# Processing



## Johnny (Oct 12, 2005)

About how much does it take to get a deer Processed? and do the local grocery stores meat dept. take them in? Ive never had mine processed that way I used to cut mine up with my dad. Also are there any down sides to getting them taken in? Thanks in advance for your responses


----------



## Chris Schulz (Sep 7, 2004)

Well your first downside is that your going to have to pay. Cut it up yourself, our crew does it every year from anywhere to 8 to 12 deer. Its not that tuff and doesnt take that much time.

my .02


----------



## huntingtim08 (Sep 17, 2004)

yeah we cut ours up then take it in it saves us a ittle and we can take what we want to different places


----------



## Duckslayer100 (Apr 7, 2004)

I had never butchered my own deer before, so I got a video that showed how to completely de-bone a carcass and I followed that. Have been doing it that way ever since and all I have left are packages of lean, boneless, venison. Everyone agrees it tastes better than other deer they've had, and I believe it has a lot to do with the preparation and careful cleaning of the meat. Make sure you really clean out the cavity well, especially if gut shot or you puncture anything when gutting. Than, butcher withing the next couple of days. I never even hang my deer if I don't have to. The last most important things are to take care in removing all hair after skinning as well as as much fat and undesirable sinews as possible. It takes a little time, but when I shoot a plump butterball doe the last thing I'd want is to bring it in to a butcher and get some back mixed with a 7 year old rutting buck. But that's just me.. :wink:


----------



## Fallguy (Jan 23, 2004)

I do all my own butchering and processing (sausage, steak, ground, etc.) except for my jerky, which my uncle does for me because he has a butcher shop and I like how he does it. Not only is it cheap once you get set up with your equipment and all, it is also very rewarding to know you prepared the wild game that you are going to eat later!


----------



## waterwolf (Oct 15, 2003)

Here is a tip to try espicially if it's warm out.

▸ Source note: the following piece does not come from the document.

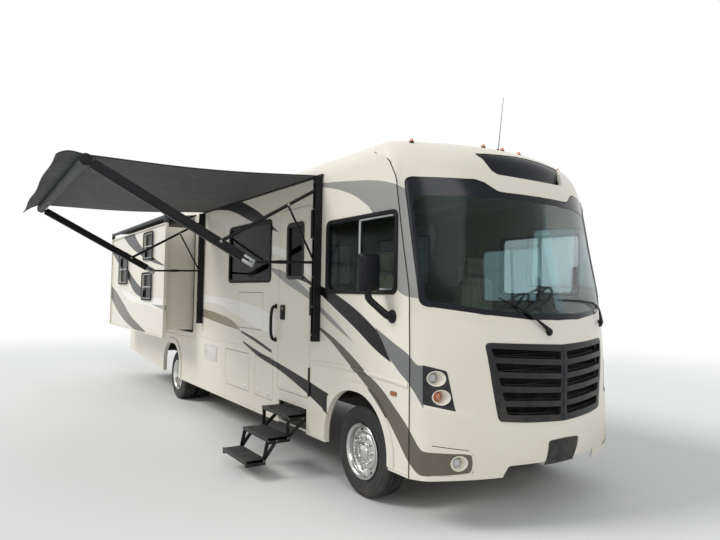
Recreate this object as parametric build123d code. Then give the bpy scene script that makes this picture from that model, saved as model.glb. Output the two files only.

We quarter the deer, fill a 40 gallon (new) garbage can half full of cold water. Add 3 cups of salt, add the quarters and let sit over night.

Next morning, skim off the crud on top and proceed to de bone the meat.

This will take off hair and Tallo(sp?) and loosens up the silver skin.

Not to mention it keeps the meat cold.


----------



## dpx814 (Apr 13, 2005)

In our group we do all the butchering on our own as far as boning and packaging of steaks and any roasts we make. This way you can decide on your own cut, thickness, # per package, and things like that. I do however keep a huge bag of trimmings every year that I take to get processed into pepper sticks, jerky, or sausage. If you are looking for prices on that, ballpark about $3.30/lb as that was my bill for the last batch I did recently. I have found in recent years that many grocery stores are no longer processing venison from what I was told was due to USDA restrictions. So I've been sticking to meat markets and the only opinion I can give you on that would be on ones around Forks.


----------